**Task directions**
Repeat everything in the material exactly.

**Dataset rows**
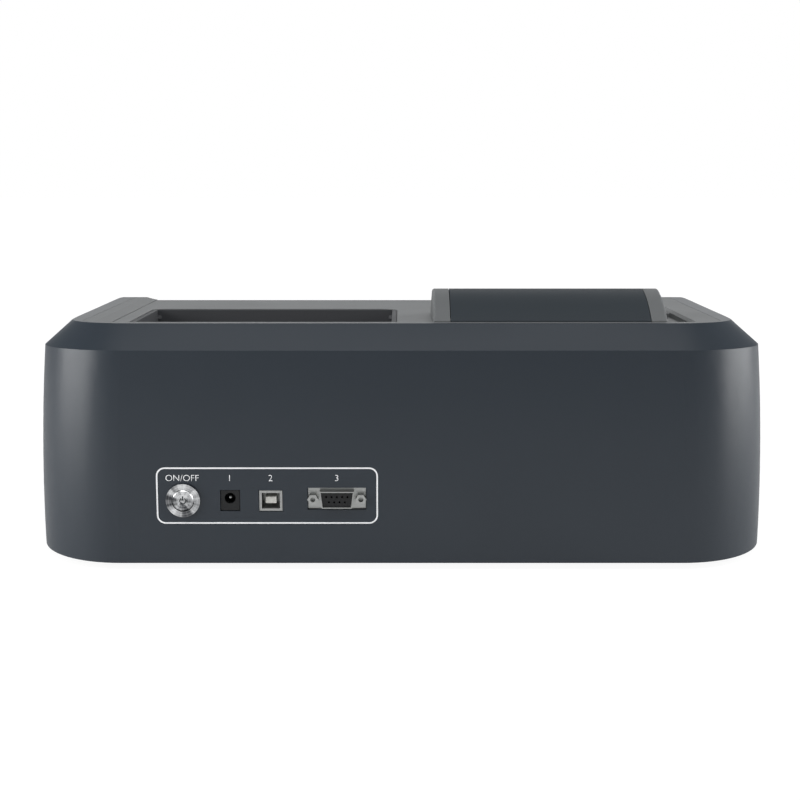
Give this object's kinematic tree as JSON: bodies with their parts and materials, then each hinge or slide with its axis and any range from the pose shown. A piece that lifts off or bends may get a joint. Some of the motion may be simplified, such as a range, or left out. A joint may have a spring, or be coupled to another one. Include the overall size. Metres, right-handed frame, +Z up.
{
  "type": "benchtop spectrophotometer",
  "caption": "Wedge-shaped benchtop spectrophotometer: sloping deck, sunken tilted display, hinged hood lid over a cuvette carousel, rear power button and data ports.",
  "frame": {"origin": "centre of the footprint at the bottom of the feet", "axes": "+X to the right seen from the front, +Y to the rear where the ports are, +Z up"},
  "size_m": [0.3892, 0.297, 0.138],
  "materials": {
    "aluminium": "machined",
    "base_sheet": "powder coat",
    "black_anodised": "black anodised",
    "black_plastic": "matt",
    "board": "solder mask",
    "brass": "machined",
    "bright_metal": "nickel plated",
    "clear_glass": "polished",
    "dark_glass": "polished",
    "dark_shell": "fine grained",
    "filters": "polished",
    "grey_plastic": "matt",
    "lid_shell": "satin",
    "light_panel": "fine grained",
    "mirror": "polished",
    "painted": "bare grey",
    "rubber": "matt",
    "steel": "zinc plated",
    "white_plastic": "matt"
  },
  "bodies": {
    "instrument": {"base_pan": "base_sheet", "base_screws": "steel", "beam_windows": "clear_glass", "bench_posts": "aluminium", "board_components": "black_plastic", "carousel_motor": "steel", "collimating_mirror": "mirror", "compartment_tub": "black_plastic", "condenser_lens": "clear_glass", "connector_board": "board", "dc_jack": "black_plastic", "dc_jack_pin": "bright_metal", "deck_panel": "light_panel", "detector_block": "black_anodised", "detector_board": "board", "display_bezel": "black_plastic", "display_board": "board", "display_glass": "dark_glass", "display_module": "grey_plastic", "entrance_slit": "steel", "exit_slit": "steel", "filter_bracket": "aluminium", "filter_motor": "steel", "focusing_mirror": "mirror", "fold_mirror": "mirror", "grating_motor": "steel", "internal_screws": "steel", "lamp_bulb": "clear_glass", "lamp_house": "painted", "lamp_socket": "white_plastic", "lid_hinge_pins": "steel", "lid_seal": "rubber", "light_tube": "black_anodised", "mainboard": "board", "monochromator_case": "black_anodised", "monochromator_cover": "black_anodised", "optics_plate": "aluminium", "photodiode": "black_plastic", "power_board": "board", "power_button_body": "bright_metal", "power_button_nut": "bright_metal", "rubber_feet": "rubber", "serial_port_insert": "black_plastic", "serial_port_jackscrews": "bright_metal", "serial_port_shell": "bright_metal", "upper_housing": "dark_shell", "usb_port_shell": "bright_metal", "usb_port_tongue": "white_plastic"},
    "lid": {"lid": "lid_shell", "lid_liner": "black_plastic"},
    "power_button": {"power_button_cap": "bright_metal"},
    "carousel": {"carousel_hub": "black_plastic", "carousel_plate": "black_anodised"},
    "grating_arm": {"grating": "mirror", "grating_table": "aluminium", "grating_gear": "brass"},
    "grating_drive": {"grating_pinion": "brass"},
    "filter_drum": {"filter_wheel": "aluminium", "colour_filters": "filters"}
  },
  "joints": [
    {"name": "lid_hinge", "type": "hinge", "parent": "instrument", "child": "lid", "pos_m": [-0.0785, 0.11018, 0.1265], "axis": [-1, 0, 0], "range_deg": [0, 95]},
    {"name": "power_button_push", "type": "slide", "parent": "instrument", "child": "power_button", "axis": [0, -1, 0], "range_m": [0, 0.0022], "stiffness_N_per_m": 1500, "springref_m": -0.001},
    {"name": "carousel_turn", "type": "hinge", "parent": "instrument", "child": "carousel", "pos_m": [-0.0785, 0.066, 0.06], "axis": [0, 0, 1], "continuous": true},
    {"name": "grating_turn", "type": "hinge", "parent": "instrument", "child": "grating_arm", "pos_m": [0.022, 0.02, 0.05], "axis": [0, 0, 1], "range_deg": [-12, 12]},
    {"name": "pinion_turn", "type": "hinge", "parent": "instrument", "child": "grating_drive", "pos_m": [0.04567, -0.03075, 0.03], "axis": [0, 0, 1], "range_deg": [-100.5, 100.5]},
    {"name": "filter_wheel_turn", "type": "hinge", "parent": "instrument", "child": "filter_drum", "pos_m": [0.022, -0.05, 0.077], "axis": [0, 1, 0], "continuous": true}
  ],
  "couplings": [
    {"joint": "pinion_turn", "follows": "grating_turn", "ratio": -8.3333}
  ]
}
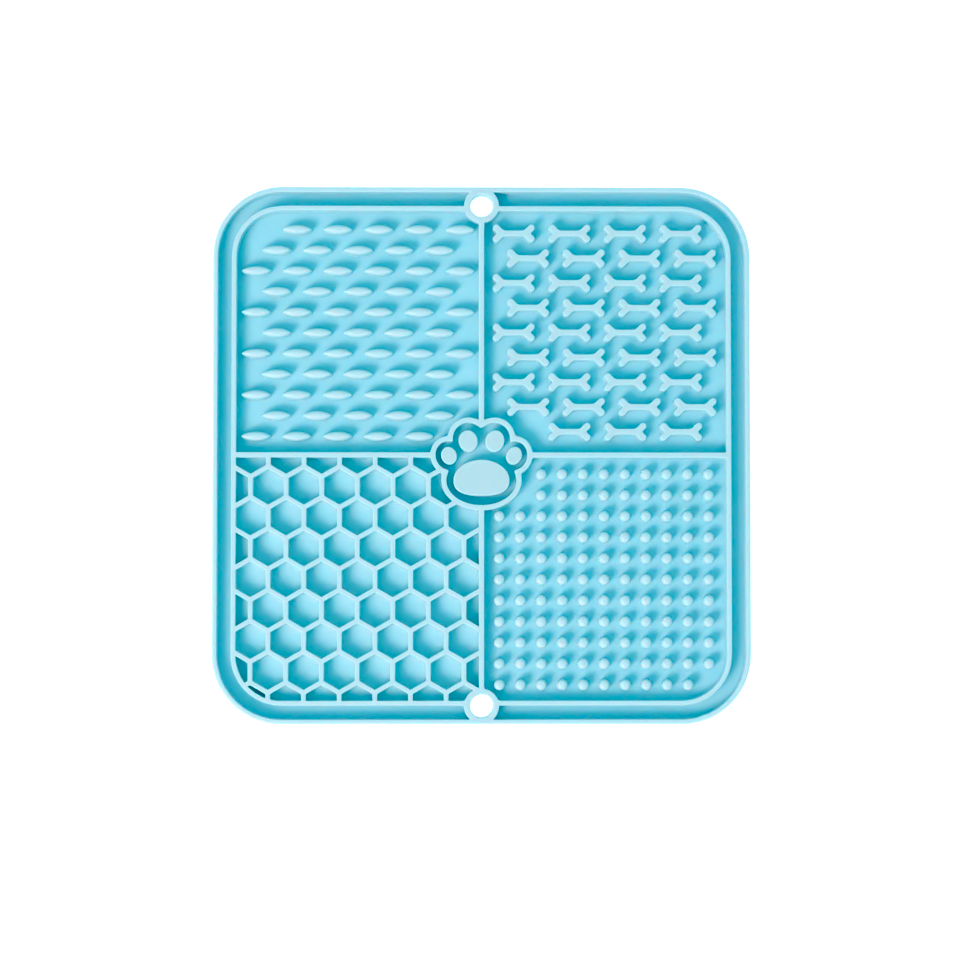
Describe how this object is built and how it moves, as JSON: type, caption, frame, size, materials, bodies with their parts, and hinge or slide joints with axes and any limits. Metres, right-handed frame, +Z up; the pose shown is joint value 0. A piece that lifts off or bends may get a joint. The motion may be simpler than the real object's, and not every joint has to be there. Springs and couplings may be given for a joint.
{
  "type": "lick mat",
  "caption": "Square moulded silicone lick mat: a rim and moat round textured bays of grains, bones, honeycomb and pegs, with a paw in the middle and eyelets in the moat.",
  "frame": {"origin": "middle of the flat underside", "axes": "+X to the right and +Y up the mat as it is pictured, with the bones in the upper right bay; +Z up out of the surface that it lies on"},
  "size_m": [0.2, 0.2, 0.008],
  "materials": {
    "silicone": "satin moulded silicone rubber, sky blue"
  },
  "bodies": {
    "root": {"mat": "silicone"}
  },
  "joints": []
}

**Full solution**
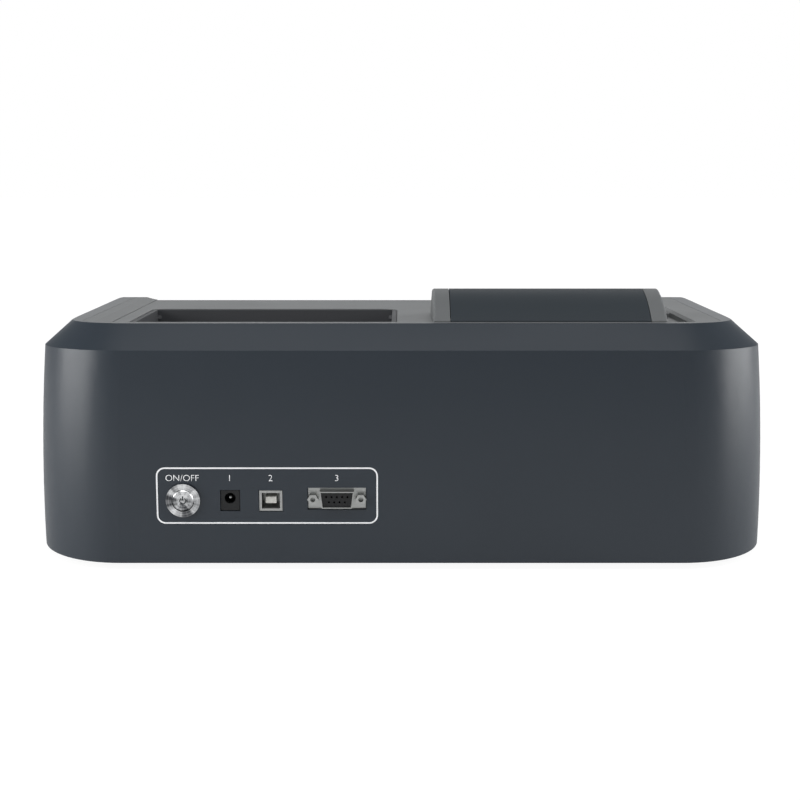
Give this object's kinematic tree as JSON: bodies with their parts and materials, then each hinge or slide with its axis and any range from the pose shown. A piece that lifts off or bends may get a joint. Some of the motion may be simplified, such as a range, or left out. A joint may have a spring, or be coupled to another one. Include the overall size. Metres, right-handed frame, +Z up.
{
  "type": "benchtop spectrophotometer",
  "caption": "Wedge-shaped benchtop spectrophotometer: sloping deck, sunken tilted display, hinged hood lid over a cuvette carousel, rear power button and data ports.",
  "frame": {"origin": "centre of the footprint at the bottom of the feet", "axes": "+X to the right seen from the front, +Y to the rear where the ports are, +Z up"},
  "size_m": [0.3892, 0.297, 0.138],
  "materials": {
    "aluminium": "machined",
    "base_sheet": "powder coat",
    "black_anodised": "black anodised",
    "black_plastic": "matt",
    "board": "solder mask",
    "brass": "machined",
    "bright_metal": "nickel plated",
    "clear_glass": "polished",
    "dark_glass": "polished",
    "dark_shell": "fine grained",
    "filters": "polished",
    "grey_plastic": "matt",
    "lid_shell": "satin",
    "light_panel": "fine grained",
    "mirror": "polished",
    "painted": "bare grey",
    "rubber": "matt",
    "steel": "zinc plated",
    "white_plastic": "matt"
  },
  "bodies": {
    "instrument": {"base_pan": "base_sheet", "base_screws": "steel", "beam_windows": "clear_glass", "bench_posts": "aluminium", "board_components": "black_plastic", "carousel_motor": "steel", "collimating_mirror": "mirror", "compartment_tub": "black_plastic", "condenser_lens": "clear_glass", "connector_board": "board", "dc_jack": "black_plastic", "dc_jack_pin": "bright_metal", "deck_panel": "light_panel", "detector_block": "black_anodised", "detector_board": "board", "display_bezel": "black_plastic", "display_board": "board", "display_glass": "dark_glass", "display_module": "grey_plastic", "entrance_slit": "steel", "exit_slit": "steel", "filter_bracket": "aluminium", "filter_motor": "steel", "focusing_mirror": "mirror", "fold_mirror": "mirror", "grating_motor": "steel", "internal_screws": "steel", "lamp_bulb": "clear_glass", "lamp_house": "painted", "lamp_socket": "white_plastic", "lid_hinge_pins": "steel", "lid_seal": "rubber", "light_tube": "black_anodised", "mainboard": "board", "monochromator_case": "black_anodised", "monochromator_cover": "black_anodised", "optics_plate": "aluminium", "photodiode": "black_plastic", "power_board": "board", "power_button_body": "bright_metal", "power_button_nut": "bright_metal", "rubber_feet": "rubber", "serial_port_insert": "black_plastic", "serial_port_jackscrews": "bright_metal", "serial_port_shell": "bright_metal", "upper_housing": "dark_shell", "usb_port_shell": "bright_metal", "usb_port_tongue": "white_plastic"},
    "lid": {"lid": "lid_shell", "lid_liner": "black_plastic"},
    "power_button": {"power_button_cap": "bright_metal"},
    "carousel": {"carousel_hub": "black_plastic", "carousel_plate": "black_anodised"},
    "grating_arm": {"grating": "mirror", "grating_table": "aluminium", "grating_gear": "brass"},
    "grating_drive": {"grating_pinion": "brass"},
    "filter_drum": {"filter_wheel": "aluminium", "colour_filters": "filters"}
  },
  "joints": [
    {"name": "lid_hinge", "type": "hinge", "parent": "instrument", "child": "lid", "pos_m": [-0.0785, 0.11018, 0.1265], "axis": [-1, 0, 0], "range_deg": [0, 95]},
    {"name": "power_button_push", "type": "slide", "parent": "instrument", "child": "power_button", "axis": [0, -1, 0], "range_m": [0, 0.0022], "stiffness_N_per_m": 1500, "springref_m": -0.001},
    {"name": "carousel_turn", "type": "hinge", "parent": "instrument", "child": "carousel", "pos_m": [-0.0785, 0.066, 0.06], "axis": [0, 0, 1], "continuous": true},
    {"name": "grating_turn", "type": "hinge", "parent": "instrument", "child": "grating_arm", "pos_m": [0.022, 0.02, 0.05], "axis": [0, 0, 1], "range_deg": [-12, 12]},
    {"name": "pinion_turn", "type": "hinge", "parent": "instrument", "child": "grating_drive", "pos_m": [0.04567, -0.03075, 0.03], "axis": [0, 0, 1], "range_deg": [-100.5, 100.5]},
    {"name": "filter_wheel_turn", "type": "hinge", "parent": "instrument", "child": "filter_drum", "pos_m": [0.022, -0.05, 0.077], "axis": [0, 1, 0], "continuous": true}
  ],
  "couplings": [
    {"joint": "pinion_turn", "follows": "grating_turn", "ratio": -8.3333}
  ]
}
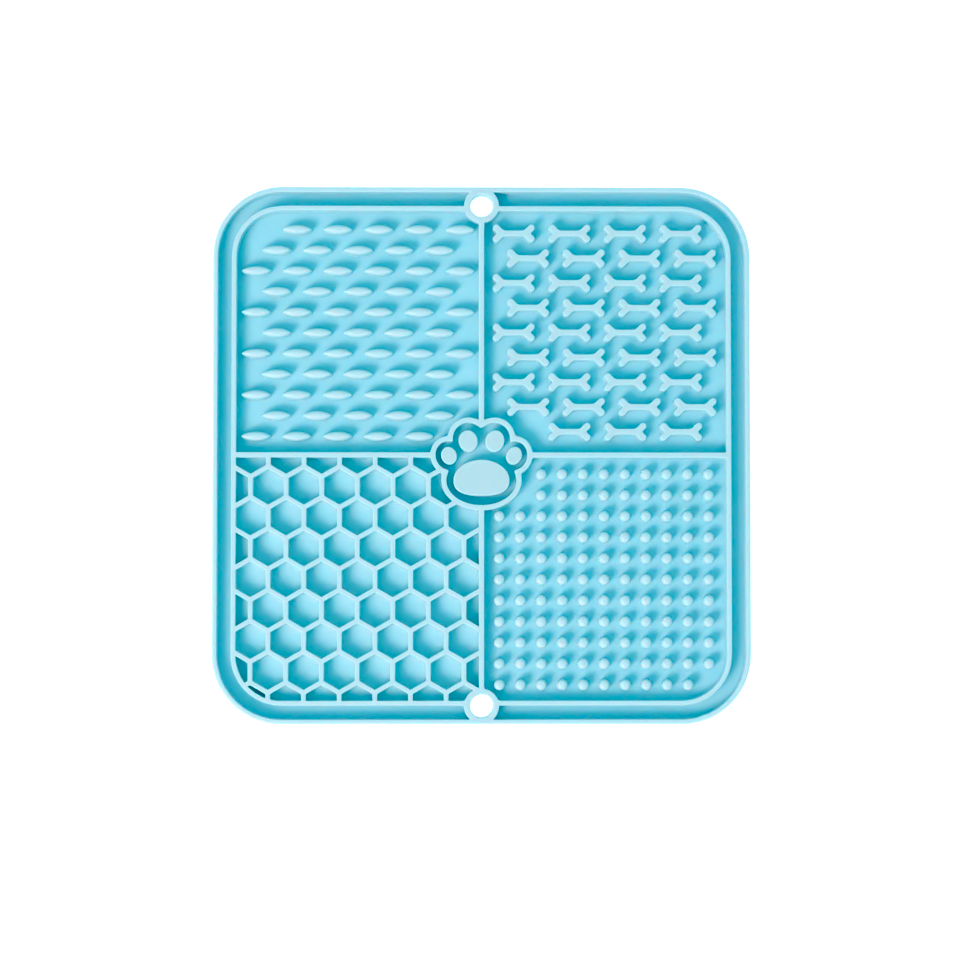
Describe how this object is built and how it moves, as JSON: type, caption, frame, size, materials, bodies with their parts, and hinge or slide joints with axes and any limits. Metres, right-handed frame, +Z up; the pose shown is joint value 0. A piece that lifts off or bends may get a joint. The motion may be simpler than the real object's, and not every joint has to be there. Springs and couplings may be given for a joint.
{
  "type": "lick mat",
  "caption": "Square moulded silicone lick mat: a rim and moat round textured bays of grains, bones, honeycomb and pegs, with a paw in the middle and eyelets in the moat.",
  "frame": {"origin": "middle of the flat underside", "axes": "+X to the right and +Y up the mat as it is pictured, with the bones in the upper right bay; +Z up out of the surface that it lies on"},
  "size_m": [0.2, 0.2, 0.008],
  "materials": {
    "silicone": "satin moulded silicone rubber, sky blue"
  },
  "bodies": {
    "root": {"mat": "silicone"}
  },
  "joints": []
}